I grew up on a dairy farm. Every spring after the oats were planted the whole family had to go out in the fields, walk along with a moving flat rack wagon and pick up rocks and stones so the combine wouldn't pick them up during harvest. And that's all I know about stones and rocks. ha ha ha :D
That didn't happen to be a New England farm did it? Most New England farms are rocky. The settlers dug up the rocks and made walls out of them. But every winter the rounds of freezing and thawing of the soil thrusts new rocks to the surface. So a traditional spring task on a New England farm is to dig up and pick up and haul away the newly emerged rocks so they don't break your plow. Roger Swain, for many years Science Editor of Horticulture, used to describe the reaction of visitors to his New England farm something like this:
Visitor: "My. You sure do have a lot of rocks! Where'd all the rocks come from?"
Roger: "The glacier brought them."
Visitor: "Glacier? What glacier? I don't see any glacier."
Roger: "It's gone back for more rocks."
 
My dad, Reno's grandfather was what you would call a real rock hound.
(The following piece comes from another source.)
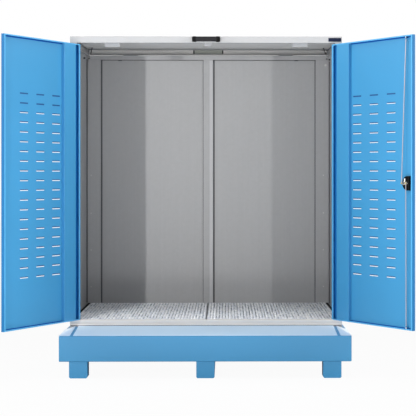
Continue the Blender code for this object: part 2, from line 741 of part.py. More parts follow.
def build_door(name, side, open_degrees, closed_rows, blue, zinc):
    """A louvred door leaf with its stile and three hinges, turned open about its hinge axis."""
    place = (side * AXIS_X, AXIS_Y, 0)
    axis = axis_empty(f"{name}_door_axis", place, turn_z=side * math.radians(open_degrees))
    inward = -side

    skin = box(
        f"{name}_door_skin",
        (inward * DOOR_U, inward * DOOR_END_U),
        (DOOR_N, DOOR_IN_N),
        (DOOR_Z, DOOR_TOP_Z),
        blue,
        axis,
    )
    room = rectangle(
        inward * (DOOR_U + SHEET), inward * (DOOR_END_U - SHEET), PANEL_N, DOOR_IN_N - SHEET
    )
    cut(skin, (room, "Z", DOOR_Z + SHEET, DOOR_TOP_Z - SHEET))
    mouth = rectangle(
        inward * (DOOR_U + HINGE_LIP),
        inward * (DOOR_END_U - FREE_LIP),
        DOOR_IN_N - 2 * SHEET,
        DOOR_IN_N + CUT_OVERRUN,
    )
    cut(skin, (mouth, "Z", DOOR_Z + END_LIP, DOOR_TOP_Z - END_LIP))
    first_u, last_u = LOUVRE_HINGE_MARGIN, DOOR_END_U - LOUVRE_FREE_MARGIN - LOUVRE_LENGTH
    low_z, high_z = DOOR_Z + LOUVRE_BOTTOM_MARGIN, DOOR_TOP_Z - LOUVRE_TOP_MARGIN
    hoods, openings = [], []
    for column in range(LOUVRE_COLUMNS):
        u = first_u + (last_u - first_u) * column / (LOUVRE_COLUMNS - 1)
        for row in range(LOUVRE_ROWS):
            z = low_z + (high_z - low_z) * row / (LOUVRE_ROWS - 1)
            hood, opening = louvre_row(z, u, inward, row >= LOUVRE_ROWS - closed_rows)
            hoods.append(hood)
            openings.append(opening)
    join(skin, *hoods)
    cut(skin, *openings)

    u0, u1 = STILE_START, STILE_START + STILE_WIDTH
    n0, n1 = PANEL_N + SEAT_GAP, DOOR_IN_N - SEAT_GAP
    channel = [
        (u0, n0),
        (u0 + STILE_SHEET, n0),
        (u0 + STILE_SHEET, n1 - STILE_SHEET),
        (u1 - STILE_SHEET, n1 - STILE_SHEET),
        (u1 - STILE_SHEET, n0),
        (u1, n0),
        (u1, n1),
        (u0, n1),
    ]
    low, high = DOOR_Z + END_LIP + SEAT_GAP, DOOR_TOP_Z - END_LIP - SEAT_GAP
    prism(f"{name}_door_stile", mirrored(inward, channel), "Z", low, high, blue, axis)

    fixed = axis_empty(f"{name}_hinge_line", place)
    on_post, on_door = knuckle(side), knuckle(inward)
    heights = (DOOR_Z + DOOR_HINGE_MARGIN, DOOR_MIDDLE_Z, DOOR_TOP_Z - DOOR_HINGE_MARGIN)
    for number, z in enumerate(heights, start=1):
        hinge(f"{name}_hinge_{number}", "Z", z, (on_post, fixed), (on_door, axis), zinc)
    return axis, skin


def build_lock(axis, skin, black, steel):
    """The rod lock of the right door: case, cam and rods inside, turn handle and key outside."""
    spindle_hole = circle(0, 0, SPINDLE_RADIUS + BORE_CLEARANCE)
    lock = axis_empty("lock_axis", (-LOCK_U, 0, LOCK_Z), axis)

    edge = -CASE_EDGE_FROM_LOCK
    centre = edge + CASE_STRAIGHT
    turns = [-math.pi / 2 + math.pi * step / ROUND_STEPS for step in range(ROUND_STEPS + 1)]
    case_outline = [(edge, -CASE_HALF_HEIGHT)]
    case_outline += [
        (centre + CASE_HALF_HEIGHT * math.cos(turn), CASE_HALF_HEIGHT * math.sin(turn)) for turn in turns
    ]
    case_outline += [(edge, CASE_HALF_HEIGHT)]
    case = prism("lock_case", case_outline, "Y", CASE_N, CASE_FACE_N, black, lock)
    cut(case, (spindle_hole, "Y", CASE_N - CUT_OVERRUN, CASE_FACE_N + CUT_OVERRUN))

    ends = []
    for centre_x, start in ((CAM_RADIUS, -math.pi / 2), (-CAM_RADIUS, math.pi / 2)):
        for step in range(HINGE_ARC_STEPS + 1):
            turn = start + math.pi * step / HINGE_ARC_STEPS
            ends.append((centre_x + CAM_END_RADIUS * math.cos(turn), CAM_END_RADIUS * math.sin(turn)))
    cam = prism("lock_cam", ends, "Y", CAM_N, CAM_FACE_N, steel, lock)
    boss = circle(0, 0, CAM_BOSS_RADIUS)
    join(cam, (boss, "Y", CAM_N + CAM_THICKNESS / 2, CAM_FACE_N + CAM_BOSS_HEIGHT))
    cut(cam, (spindle_hole, "Y", CAM_N - CUT_OVERRUN, CAM_FACE_N + CAM_BOSS_HEIGHT + CUT_OVERRUN))

    plate_n = DOOR_N - SEAT_GAP
    plate_face = plate_n - ESCUTCHEON_THICKNESS
    half_w, half_h = ESCUTCHEON_WIDTH / 2, ESCUTCHEON_HEIGHT / 2
    plate = prism(
        "lock_escutcheon", rectangle(-half_w, half_w, -half_h, half_h), "Y", plate_face, plate_n, black, lock
    )
    cut(plate, (spindle_hole, "Y", plate_face - CUT_OVERRUN, plate_n + CUT_OVERRUN))
    hub_face = plate_face - SEAT_GAP
    hub_end = hub_face - GRIP_STANDOFF
    bar = rectangle(-GRIP_WIDTH / 2, GRIP_WIDTH / 2, -GRIP_LENGTH / 2, GRIP_LENGTH / 2)
    handle = prism("lock_handle", bar, "Y", hub_end - GRIP_THICKNESS, hub_end, black, lock)
    join(handle, (circle(0, 0, GRIP_HUB_RADIUS), "Y", hub_end - GRIP_THICKNESS / 2, hub_face))
    spindle = circle(0, 0, SPINDLE_RADIUS)
    join(handle, (spindle, "Y", hub_end, CAM_FACE_N + CAM_BOSS_HEIGHT))
    key_outline = circle(0, -KEY_DROP, KEY_RADIUS)
    key = prism("key_cylinder", key_outline, "Y", hub_face - KEY_PROUD, hub_face, steel, lock)
    for round_piece in (case, cam, handle, key):
        smooth(round_piece)

    door_hole = circle(-LOCK_U, LOCK_Z, SPINDLE_RADIUS + BORE_CLEARANCE)
    cut(skin, (door_hole, "Y", DOOR_N - CUT_OVERRUN, PANEL_N + CUT_OVERRUN))
    rod_way = circle(-ROD_GUIDE_U, ROD_N, ROD_RADIUS + ROD_HOLE_CLEARANCE)
    cut(skin, (rod_way, "Z", DOOR_TOP_Z - 2 * SHEET, DOOR_TOP_Z + CUT_OVERRUN))
    cut(skin, (rod_way, "Z", DOOR_Z - CUT_OVERRUN, DOOR_Z + 2 * SHEET))


def build_rods(axis, steel, blue):
    """The two rods, each from over its cam arm to the door's end, and the guide near the far end of each."""
    over_n = CAM_FACE_N + ROD_OVER_CAM + ROD_RADIUS
    for name, up, tip_z in (("upper", 1, DOOR_TOP_Z - ROD_TIP_GAP), ("lower", -1, DOOR_Z + ROD_TIP_GAP)):
        route = [
            (LOCK_U - up * CAM_RADIUS, over_n, LOCK_Z - up * ROD_RADIUS),
            (ROD_GUIDE_U, ROD_N, tip_z),
        ]
        curve = bpy.data.curves.new(f"{name}_rod", "CURVE")
        curve.dimensions = "3D"
        curve.bevel_depth = ROD_RADIUS
        curve.bevel_resolution = 3
        curve.use_fill_caps = True
        spline = curve.splines.new("POLY")
        spline.points.add(len(route) - 1)
        for point, (u, n, z) in zip(spline.points, route):
            point.co = (-u, n, z, 1)
        add_object(f"{name}_rod", curve, steel, axis)
        end_z = DOOR_TOP_Z if up > 0 else DOOR_Z
        z = end_z - up * GUIDE_FROM_END
        guide = box(
            f"{name}_rod_guide",
            (-ROD_GUIDE_U - GUIDE_WIDTH / 2, -ROD_GUIDE_U + GUIDE_WIDTH / 2),
            (CASE_N, CASE_FACE_N),
            (z - GUIDE_HEIGHT / 2, z + GUIDE_HEIGHT / 2),
            blue,
            axis,
        )
        way = circle(-ROD_GUIDE_U, ROD_N, ROD_RADIUS + ROD_HOLE_CLEARANCE)
        cut(guide, (way, "Z", z - GUIDE_HEIGHT, z + GUIDE_HEIGHT))


def main():
    """Build the drum store in an empty scene."""
    for existing in list(bpy.data.objects):
        bpy.data.objects.remove(existing)
    blue = material("blue_powder_coat", (0.08, 0.32, 0.62), 0.42, 0.0)
    pale = material("light_grey_powder_coat", (0.75, 0.76, 0.77), 0.45, 0.0)
    zinc = material("galvanised_steel", (0.42, 0.43, 0.44), 0.42, 0.8)
    dark = material("black_plastic", (0.03, 0.03, 0.035), 0.5, 0.0)
    steel = material("bright_steel", (0.65, 0.64, 0.62), 0.3, 0.9)
    build_sump(blue)
    build_front_covers(blue)
    build_base(zinc, pale)
    build_gratings(zinc)
    build_walls(zinc, pale)
    build_top_frame(zinc)
    build_stops(pale)
    build_lid(pale, dark, zinc)
    build_door("left", -1, LEFT_DOOR_OPEN_DEGREES, LEFT_CLOSED_ROWS, blue, zinc)
    axis, skin = build_door("right", 1, RIGHT_DOOR_OPEN_DEGREES, RIGHT_CLOSED_ROWS, blue, zinc)
    build_lock(axis, skin, dark, steel)
    build_rods(axis, steel, blue)


main()
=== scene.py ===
"""Looks of the hazardous drum store, dressed over its CAD frame.

The sections follow the store as it is put together, from the studio and the spill sump up to the lid,
then the doors and the lock. All sizes are in metres and all places are in the frame's own axes.
"""

import json
import math

import bmesh
import bpy
from mathutils import Matrix, Vector


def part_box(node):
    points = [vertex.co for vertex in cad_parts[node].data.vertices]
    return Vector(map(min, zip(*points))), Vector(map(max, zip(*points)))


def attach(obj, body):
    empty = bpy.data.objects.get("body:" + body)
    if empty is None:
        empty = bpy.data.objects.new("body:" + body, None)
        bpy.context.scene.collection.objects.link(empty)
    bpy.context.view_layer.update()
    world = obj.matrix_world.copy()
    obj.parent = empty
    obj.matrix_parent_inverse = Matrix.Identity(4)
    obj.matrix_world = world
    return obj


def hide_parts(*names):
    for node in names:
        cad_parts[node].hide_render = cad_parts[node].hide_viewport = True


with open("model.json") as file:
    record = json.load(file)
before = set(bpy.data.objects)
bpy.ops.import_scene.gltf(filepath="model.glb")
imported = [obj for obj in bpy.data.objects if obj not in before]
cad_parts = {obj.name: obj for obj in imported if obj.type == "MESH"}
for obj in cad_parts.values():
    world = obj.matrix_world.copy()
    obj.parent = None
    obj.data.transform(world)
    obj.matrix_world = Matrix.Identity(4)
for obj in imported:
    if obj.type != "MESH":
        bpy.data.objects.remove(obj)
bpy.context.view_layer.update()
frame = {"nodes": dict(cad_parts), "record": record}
scene = bpy.context.scene
record = frame["record"]


# The view: a long lens at chest height, almost square on to the open doors.
# The photograph's vertical edges stay upright, so the camera looks level and its frame is shifted down.
CAMERA_PLACE = (0.1131, -9.2653, 1.2281)
CAMERA_TURN = -0.014
CAMERA_LENS = 128.246
SENSOR_WIDTH = 36
CAMERA_SHIFT = (-0.0889, -0.0818)

camera_data = bpy.data.cameras.new("camera")
camera_data.sensor_width = SENSOR_WIDTH
camera_data.lens = CAMERA_LENS
camera_data.shift_x, camera_data.shift_y = CAMERA_SHIFT
camera = bpy.data.objects.new("camera", camera_data)
camera.location = CAMERA_PLACE
camera.rotation_euler = (math.pi / 2, 0, CAMERA_TURN)
scene.collection.objects.link(camera)
scene.camera = camera
scene.view_settings.view_transform = "Standard"


# The studio: a white floor, faint light from all round, four soft boxes (overhead, at each side and on
# the floor in front) and two small lamps beside the camera. Each lamp stands where the shadow that it
# throws of a front post falls on the back wall as in the photograph.
LAMP_DISTANCE = 6.0
LAMP_HEIGHT = 1.95
LAMP_RADIUS = 0.07
LAMPS = (("left_lamp", -2.43, 515), ("right_lamp", 2.39, 200))
SOFT_BOXES = (
    ("overhead_soft_box", (0, -0.7, 4.4), (5.0, 1.0), (0, -0.699, 1.0), 95),
    ("left_soft_box", (-6.3, -2.0, 3.8), (2.2, 4.2), (0, -0.3, 1.2), 285),
    ("right_soft_box", (6.3, -2.0, 3.8), (2.2, 4.2), (0, -0.3, 1.2), 305),
    ("floor_soft_box", (0, -2.2, 0.02), (3.6, 1.3), (0, -2.199, 2.2), 68),
)
AMBIENT = 0.10
FLOOR_SIZE = 60
FLOOR_SHADOW_SHARE = 0.05
FLOOR_GREY = "#C9C9C9"
WHITE = "#FFFFFF"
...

We would spend the summer going to places like Nevada, Oregon, Idaho, Washington just to find different rocks. Yes I still have some of what he collected and some thing he built just to try different aspects of cutting and polishing rocks. He started with tumbling and build 2 large tumbling units. These were run 24 hours a day using different compounds to get the finished stones to come out as perfect as possible.

Next he got into cutting stones and of course the saw was small at first. So he build his own rock saw and was able to cut up to 12 inches in one pass. All of these were out on the back yard patio. When we moved up to Northern California in 1965 we had to make a few trips to haul all of the rock stuff. After the move we didn't go rock hunting as much. But as a kid going rock hunting was also going camping. And of course we always met with other rock hunters.

One trip we went on was on the border of Oregon and Idaho. We were looking for tree limbs, petrified wood but this one was pink inside. The group of men were digging in this hole for most of the day. They decided to take a break so they got out and I jumped in and started digging. I hit something and pulled out one piece. Then another and another. Each piece would fit into the piece that was just removed. By the time I was done I had 5 different pieces that measured about 2 feet and all fit together. I was about 13 when I found that find of the day.

I have attached 4 pictures of some of what we collected and what my dad built to do other gem stones. I will let you figure out what he built and what it was for. The second picture is of a geode that has had most of the material knocked off and it has the shape of two inverted cones. It is hard to see from the picture but the inside looks like yellow-golden moss.